While episode 5 dealt with the assault and its immediate aftermath, episode 6 was about how our two leads get around the ban, as well as their ultimate confrontation with Eiji. It turns out that Eiji and Takumi aren't all that different – they both treat baseball as a means to end and care little about their actual enjoyment of the activity. However, this means that they risk falling into despair when their commitment doesn't reap the rewards that they expect. Eiji played to bolster his resume, and that only mattered as long as he was a standout player on the team. The arrival of a freshman prodigy jeopardized that and made him desperate to defend what his due.
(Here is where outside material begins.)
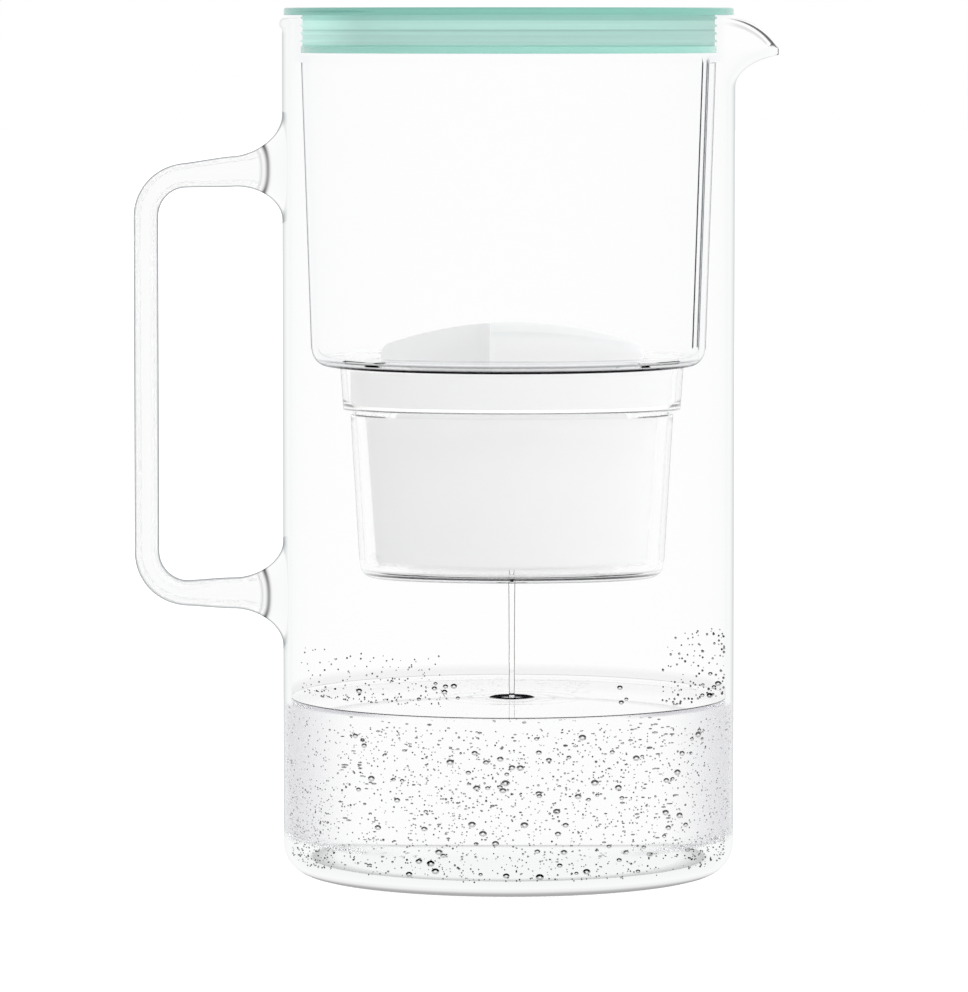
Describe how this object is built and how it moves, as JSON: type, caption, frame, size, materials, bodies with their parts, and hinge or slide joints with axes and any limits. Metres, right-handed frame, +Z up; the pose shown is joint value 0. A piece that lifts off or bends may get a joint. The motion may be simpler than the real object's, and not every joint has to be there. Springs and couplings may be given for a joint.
{
  "type": "water filter pitcher with flip lid",
  "caption": "Tall round glass jug with loop handle and drawn spout, holding a hanging clear hopper, an oval filter cartridge, and a flat tinted lid with a flip flap.",
  "frame": {"origin": "centre of the jug's flat underside, on the jug's axis", "axes": "+Z up along the jug's axis, +X towards the pouring spout, -X towards the handle, +Y across"},
  "size_m": [0.1948, 0.1376, 0.2608],
  "materials": {
    "borosilicate_glass": "clear blown glass",
    "clear_san": "clear moulded plastic",
    "white_pp": "fine satin moulding",
    "white_tpe": "soft matte",
    "nylon_mesh": "fine mesh",
    "carbon_granules": "loose black granules",
    "resin_beads": "loose amber beads",
    "mint_plastic": "tinted see-through moulding",
    "mint_silicone": "soft see-through silicone",
    "stainless_steel": "drawn wire",
    "white_dial": "satin with plain numbers"
  },
  "bodies": {
    "jug": {"jug_glass": "borosilicate_glass", "jug_handle": "borosilicate_glass"},
    "hopper": {"hopper": "clear_san"},
    "cartridge": {"cartridge_housing": "white_pp", "cartridge_cap": "white_pp", "cartridge_seal": "white_tpe", "inlet_screen": "nylon_mesh", "carbon_bed": "carbon_granules", "bed_divider": "nylon_mesh", "resin_bed": "resin_beads", "outlet_screen": "nylon_mesh"},
    "lid": {"lid_cover": "mint_plastic", "lid_gasket": "mint_silicone", "flap_hinge_pins": "stainless_steel"},
    "flap": {"flap": "mint_plastic", "flap_seal": "mint_silicone"},
    "dial": {"change_dial": "white_dial", "dial_clip": "white_pp"}
  },
  "joints": [
    {"name": "hopper_lift", "type": "slide", "parent": "jug", "child": "hopper", "axis": [0, 0, 1], "range_m": [0, 0.185]},
    {"name": "cartridge_lift", "type": "slide", "parent": "hopper", "child": "cartridge", "axis": [0, 0, 1], "range_m": [0, 0.078]},
    {"name": "lid_lift", "type": "slide", "parent": "hopper", "child": "lid", "axis": [0, 0, 1], "range_m": [0, 0.06]},
    {"name": "flap_hinge", "type": "hinge", "parent": "lid", "child": "flap", "pos_m": [0.008, 0, 0.2588], "axis": [0, 1, 0], "range_deg": [0, 100]},
    {"name": "dial_turn", "type": "hinge", "parent": "lid", "child": "dial", "pos_m": [0.036, 0, 0.2608], "axis": [0, 0, 1], "continuous": true}
  ]
}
It didn't help that Coach Tomura grilled him hard on the value of teamwork, de-emphasizing the individual players only to throw that out the window for Takumi. In quitting the team, Eiji seems to be breaking down, and it's a dark harbinger for what could happen to Takumi if (or when) the values he's placed so much trust in stop rewarding him. Takumi values his exceptional talent, and things are going to get bad when he realizes that won't necessarily set him up for life.

In the meantime, Takumi gets around the restrictions against playing with the help of a teammate, who agrees that the entire situation is unfair and slips him the key to the practice area. While Coach Tomura can't change the principal's mind about the tournament, he does manage to arrange an exhibition match between his team and another more highly-ranked school. This is their excuse for some serious practice, a chance to show off Takumi's skills and test him out against the other school's celebrated batter, an older boy named Kadowaki. At the same time, Takumi solidifies his allegiance with Tomura, vowing to give him the chance to coach a team at nationals. The transition has been rough, but Takumi managed to garner some allies at this new school. It's also nice to see Takumi relying on someone without complaining. He's been a real brat about accepting help (and in general really), so it was good to see him running to Go for care after the assault. I have to wonder why he's so distant from his parents, though. Will the show address this, or is this strange lack of intervention in a child's life just Battery's weird standard for parenting? What everyday twelve-year-old doesn't tell their folks about how they got gagged and whipped in a storage shed after school one day?

We also got a new ending sequence, which is neat. While the show hardly looks bad, the opening and endings (done in character designer Takako Shimura's distinctive style) are visual standouts that make me wish the entire show was done in this style. Still, the main series' production is hardly a slouch. The direction is as low-key as everything else about the show, but it's still solid, and I particularly like the way they use the mountain setting (particularly its lighting) to emphasize a scene's emotional content. There's some excellent use of shadows to frame a shot, and a varied color palette in what otherwise could be a monotonous slate of locations. Battery the Animation continues to be naturalistic in both its drama and production, depicting intense – if commonplace – adolescent struggles in a realistic way.

Grade: B

Battery the Animation is currently streaming on Amazon Prime.